### Stored data:

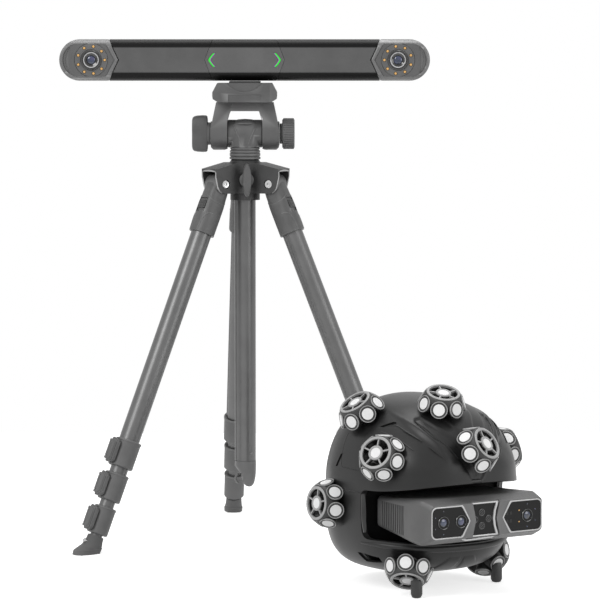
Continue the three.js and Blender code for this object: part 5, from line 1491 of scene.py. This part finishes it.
case = gather(module_case(), module_frames(), module_windows(), module_tongue())
placed(case, "module", hand_place, "stand", "module_metal", "module_body", degrees=30)
for index, x in enumerate((-67, -40, 63)):
    place = hand_place @ at(x / 1000, (module_front + 5.2) / 1000, module_middle / 1000) @ turn(90, "X")
    placed(module_lens(), f"lens.{index + 2:03}", place, "stand", "lens_glass", f"module_lens_{index + 1}")


# The handle: a rubber-skinned grip between the shells behind the module, with a sprung trigger.
grip_rubber = finish("grip rubber", 58, 0.75, grain=0.5, grain_size=0.0008, mottle=0.06)
button = finish("button", 96, 0.45, grain=0.2, mottle=0.04)


def grip():
    """A waisted bar with a pad in front, the trigger's well in it, and ribs behind."""
    body = lofted([section_ring(*ring, 2.4) for ring in (
        (26, 26, -104), (25, 26, -92), (19, 23, -70), (16.5, 22, -45), (15.4, 20.4, 0), (16.5, 21.5, 40),
        (19, 23, 66), (25, 26, 88), (26, 26, 99))])
    body = moved(body, at(0, 35))
    soft = body.modifiers.new("soft", "SUBSURF")
    soft.levels = 1
    soft.render_levels = 1
    body = combine(keep_shape(body), ball(3.9), "INTERSECT")
    pad = rounded(block(-16, 16, -33, 35, 11.5, 30, "front"), 2, 3)
    parts = [combine(combine(body, pad, "UNION"), block(-7.8, 7.8, 11.7, 32.3, 4, 19.5, "front"))]
    angles = [math.radians(-64 + 128 * k / 16) for k in range(17)]
    for i in range(1, 13):
        z = -38 + i * 6.2
        rib = [Vector((15.9 * math.sin(a), 35 + 20.9 * math.cos(a), z)) for a in angles]
        parts.append(swept(rib, 0.9, 8, 0.8))
    return painted(grip_rubber, *parts)


def trigger():
    """A rounded button in the pad's well."""
    outline = [(x, z + 22) for x, z in round_box(4.5, 6.5, 3, 5)]
    return painted(button, rounded(prism(outline, 7.6, 16, "front"), 1.2, 3))


placed(grip(), "grip", hand_place, "stand", "black_rubber", "handle")
placed(trigger(), "trigger", hand_place, "trigger", "button_plastic", "trigger_button")


# The marker wheels: eight satin plastic discs that stand off the ball on stems, each with a round of
# seven leaning pods that carry white reflective discs and one disc on its hub, read by the tracker bar.
wheel_black = finish("wheel black", 40, 0.5, grain=0.25, mottle=0.05, edge_wear_and_highlight=0.2)
# Painted highlight: the rims, rings, hub trim and spokes are painted pale grey where their edges catch the
# light.
painted_highlight_grey = finish("pale grey with painted highlight", 168, 0.45, grain=0.15, mottle=0.04)
marker_white = finish("marker disc", 246, 0.55, grain=0.1, mottle=0.02)
wheel_half = 13


def wheel_hub():
    """The drum behind the pods, its open front with a ring, spokes and the hub disc; ring, trim and spokes are
    painted pale as a highlight.
    """
    drum = turned([(0, -wheel_half), (15, -wheel_half), (19, -11), (23.5, -7), (25, -2), (25, 4), (23.8, 9.4),
                   (22.6, 11.4), (21.6, 12), (18.6, 12), (18.4, 11), (18.4, -2), (17, -3), (0, -3)], 72)
    ring = turned([(18.3, 10), (18.3, 12.6), (18.8, 13), (21, 13), (21.8, 12.4), (21.8, 11)], 72, hoop=True)
    hub = turned([(9.6, -4), (9.6, 11.4), (9.2, 12), (7.4, 12), (7.2, 11.2), (0, 11.2)], 56)
    trim = turned([(7.0, 10.6), (9.9, 10.6), (9.9, 12.0), (9.3, 12.7), (7.4, 12.7), (7.0, 12.2)], 56, hoop=True)
    disc = turned([(6.9, 10.8), (6.9, 12.0), (6.7, 12.2), (0, 12.2)], 56)
    spoke = rounded(block(-5.2, 5.2, -1.0, 1.0, 8.6, 11.8), 0.4)
    spokes = ring_of(spoke, painted_highlight_grey, 5, 14, first_angle=math.radians(90))
    return gather(painted(wheel_black, drum, hub), painted(painted_highlight_grey, ring, trim), painted(marker_white, disc),
                  spokes)


def pods(material, profile, hoop=False):
    """One part of the seven pods, which lean outwards round the wheel; the first stands above."""
    part = moved(turned(profile, 48, hoop), at(z=-1.2))
    return ring_of(part, material, 7, 27.5, lean=math.radians(67), first_angle=math.radians(90))


def marker_wheel(stem_length):
    """A hub on its stem, and the pods' bevelled seats, rims painted pale as a highlight, and white discs."""
    stem = turned([(0, -wheel_half - stem_length), (13, -wheel_half - stem_length), (12.4, -wheel_half - 2),
                   (14, -wheel_half + 0.4), (0, -wheel_half + 0.4)], 48)
    seats = pods(wheel_black, [(0, -15), (5.5, -15), (8, -10), (10.4, -3), (10.9, -1), (10.3, 0.4), (9.9, 1.0),
                               (7.6, 1.0), (7.4, 0.5), (0, 0.5)])
    rims = pods(painted_highlight_grey, [(10.2, -0.2), (11, 0), (11, 1.3), (10.7, 1.8), (10.2, 1.7), (9.9, 1.2)], hoop=True)
    discs = pods(marker_white, [(7.5, 0.6), (7.5, 1.35), (7.3, 1.5), (0, 1.5)])
    return gather(wheel_hub(), painted(wheel_black, stem), seats, rims, discs)


def standing_peg(x, y, top):
    """A round peg from a wheel down to the ground."""
    peg = turned([(0, -126), (3.4, -126), (5.8, -125), (7.5, -121), (7.5, top - 4), (6, top), (0, top)], 32)
    return painted(wheel_black, moved(peg, at(x, y)))


# Each wheel's middle, the way it faces, its stem's length, and its peg's place and top where it has one.
wheel_places = [
    ((-88, -5, 107), (-0.58, 0, 0.81), 8, None), ((-15, -87, 121), (-0.11, -0.36, 0.93), 8, None),
    ((2, -147, 66), (0.27, -0.8, 0.51), 8, None), ((122, -40, 46), (0.87, -0.3, 0.29), 8, None),
    ((-109, -83, 56), (-0.81, -0.43, 0.45), 8, None), ((-128, 17, -15), (-0.98, -0.05, 0.1), 8, None),
    ((-73, -95, -95), (-0.42, -0.45, -0.79), 10, (-68, -107, -100)),
    ((98, -38, -97), (0.7, -0.08, -0.7), 10, (90, -62, -100)),
]
for index, (spot, way, stem_length, peg_spot) in enumerate(wheel_places):
    place = at(*spot) @ Vector(way).to_track_quat("Z", "Y").to_matrix().to_4x4()
    wheel = moved(marker_wheel(stem_length), place)
    if peg_spot:
        wheel = gather(wheel, standing_peg(*peg_spot))
    placed(wheel, f"wheel.{index + 1:03}", hand_place, "stand", "wheel_plastic", f"marker_wheel_{index + 1}",
           degrees=35)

### Written problem:
Recopy the whole listing exactly.

### Reply to the exercise:
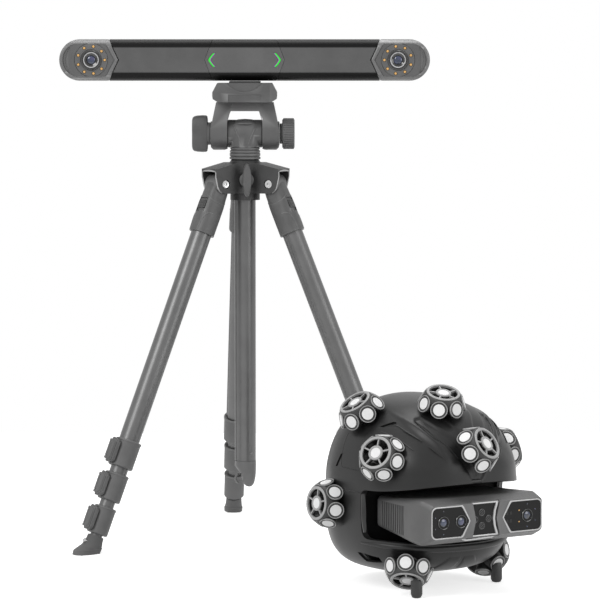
Continue the three.js and Blender code for this object: part 5, from line 1491 of scene.py. This part finishes it.
case = gather(module_case(), module_frames(), module_windows(), module_tongue())
placed(case, "module", hand_place, "stand", "module_metal", "module_body", degrees=30)
for index, x in enumerate((-67, -40, 63)):
    place = hand_place @ at(x / 1000, (module_front + 5.2) / 1000, module_middle / 1000) @ turn(90, "X")
    placed(module_lens(), f"lens.{index + 2:03}", place, "stand", "lens_glass", f"module_lens_{index + 1}")


# The handle: a rubber-skinned grip between the shells behind the module, with a sprung trigger.
grip_rubber = finish("grip rubber", 58, 0.75, grain=0.5, grain_size=0.0008, mottle=0.06)
button = finish("button", 96, 0.45, grain=0.2, mottle=0.04)


def grip():
    """A waisted bar with a pad in front, the trigger's well in it, and ribs behind."""
    body = lofted([section_ring(*ring, 2.4) for ring in (
        (26, 26, -104), (25, 26, -92), (19, 23, -70), (16.5, 22, -45), (15.4, 20.4, 0), (16.5, 21.5, 40),
        (19, 23, 66), (25, 26, 88), (26, 26, 99))])
    body = moved(body, at(0, 35))
    soft = body.modifiers.new("soft", "SUBSURF")
    soft.levels = 1
    soft.render_levels = 1
    body = combine(keep_shape(body), ball(3.9), "INTERSECT")
    pad = rounded(block(-16, 16, -33, 35, 11.5, 30, "front"), 2, 3)
    parts = [combine(combine(body, pad, "UNION"), block(-7.8, 7.8, 11.7, 32.3, 4, 19.5, "front"))]
    angles = [math.radians(-64 + 128 * k / 16) for k in range(17)]
    for i in range(1, 13):
        z = -38 + i * 6.2
        rib = [Vector((15.9 * math.sin(a), 35 + 20.9 * math.cos(a), z)) for a in angles]
        parts.append(swept(rib, 0.9, 8, 0.8))
    return painted(grip_rubber, *parts)


def trigger():
    """A rounded button in the pad's well."""
    outline = [(x, z + 22) for x, z in round_box(4.5, 6.5, 3, 5)]
    return painted(button, rounded(prism(outline, 7.6, 16, "front"), 1.2, 3))


placed(grip(), "grip", hand_place, "stand", "black_rubber", "handle")
placed(trigger(), "trigger", hand_place, "trigger", "button_plastic", "trigger_button")


# The marker wheels: eight satin plastic discs that stand off the ball on stems, each with a round of
# seven leaning pods that carry white reflective discs and one disc on its hub, read by the tracker bar.
wheel_black = finish("wheel black", 40, 0.5, grain=0.25, mottle=0.05, edge_wear_and_highlight=0.2)
# Painted highlight: the rims, rings, hub trim and spokes are painted pale grey where their edges catch the
# light.
painted_highlight_grey = finish("pale grey with painted highlight", 168, 0.45, grain=0.15, mottle=0.04)
marker_white = finish("marker disc", 246, 0.55, grain=0.1, mottle=0.02)
wheel_half = 13


def wheel_hub():
    """The drum behind the pods, its open front with a ring, spokes and the hub disc; ring, trim and spokes are
    painted pale as a highlight.
    """
    drum = turned([(0, -wheel_half), (15, -wheel_half), (19, -11), (23.5, -7), (25, -2), (25, 4), (23.8, 9.4),
                   (22.6, 11.4), (21.6, 12), (18.6, 12), (18.4, 11), (18.4, -2), (17, -3), (0, -3)], 72)
    ring = turned([(18.3, 10), (18.3, 12.6), (18.8, 13), (21, 13), (21.8, 12.4), (21.8, 11)], 72, hoop=True)
    hub = turned([(9.6, -4), (9.6, 11.4), (9.2, 12), (7.4, 12), (7.2, 11.2), (0, 11.2)], 56)
    trim = turned([(7.0, 10.6), (9.9, 10.6), (9.9, 12.0), (9.3, 12.7), (7.4, 12.7), (7.0, 12.2)], 56, hoop=True)
    disc = turned([(6.9, 10.8), (6.9, 12.0), (6.7, 12.2), (0, 12.2)], 56)
    spoke = rounded(block(-5.2, 5.2, -1.0, 1.0, 8.6, 11.8), 0.4)
    spokes = ring_of(spoke, painted_highlight_grey, 5, 14, first_angle=math.radians(90))
    return gather(painted(wheel_black, drum, hub), painted(painted_highlight_grey, ring, trim), painted(marker_white, disc),
                  spokes)


def pods(material, profile, hoop=False):
    """One part of the seven pods, which lean outwards round the wheel; the first stands above."""
    part = moved(turned(profile, 48, hoop), at(z=-1.2))
    return ring_of(part, material, 7, 27.5, lean=math.radians(67), first_angle=math.radians(90))


def marker_wheel(stem_length):
    """A hub on its stem, and the pods' bevelled seats, rims painted pale as a highlight, and white discs."""
    stem = turned([(0, -wheel_half - stem_length), (13, -wheel_half - stem_length), (12.4, -wheel_half - 2),
                   (14, -wheel_half + 0.4), (0, -wheel_half + 0.4)], 48)
    seats = pods(wheel_black, [(0, -15), (5.5, -15), (8, -10), (10.4, -3), (10.9, -1), (10.3, 0.4), (9.9, 1.0),
                               (7.6, 1.0), (7.4, 0.5), (0, 0.5)])
    rims = pods(painted_highlight_grey, [(10.2, -0.2), (11, 0), (11, 1.3), (10.7, 1.8), (10.2, 1.7), (9.9, 1.2)], hoop=True)
    discs = pods(marker_white, [(7.5, 0.6), (7.5, 1.35), (7.3, 1.5), (0, 1.5)])
    return gather(wheel_hub(), painted(wheel_black, stem), seats, rims, discs)


def standing_peg(x, y, top):
    """A round peg from a wheel down to the ground."""
    peg = turned([(0, -126), (3.4, -126), (5.8, -125), (7.5, -121), (7.5, top - 4), (6, top), (0, top)], 32)
    return painted(wheel_black, moved(peg, at(x, y)))


# Each wheel's middle, the way it faces, its stem's length, and its peg's place and top where it has one.
wheel_places = [
    ((-88, -5, 107), (-0.58, 0, 0.81), 8, None), ((-15, -87, 121), (-0.11, -0.36, 0.93), 8, None),
    ((2, -147, 66), (0.27, -0.8, 0.51), 8, None), ((122, -40, 46), (0.87, -0.3, 0.29), 8, None),
    ((-109, -83, 56), (-0.81, -0.43, 0.45), 8, None), ((-128, 17, -15), (-0.98, -0.05, 0.1), 8, None),
    ((-73, -95, -95), (-0.42, -0.45, -0.79), 10, (-68, -107, -100)),
    ((98, -38, -97), (0.7, -0.08, -0.7), 10, (90, -62, -100)),
]
for index, (spot, way, stem_length, peg_spot) in enumerate(wheel_places):
    place = at(*spot) @ Vector(way).to_track_quat("Z", "Y").to_matrix().to_4x4()
    wheel = moved(marker_wheel(stem_length), place)
    if peg_spot:
        wheel = gather(wheel, standing_peg(*peg_spot))
    placed(wheel, f"wheel.{index + 1:03}", hand_place, "stand", "wheel_plastic", f"marker_wheel_{index + 1}",
           degrees=35)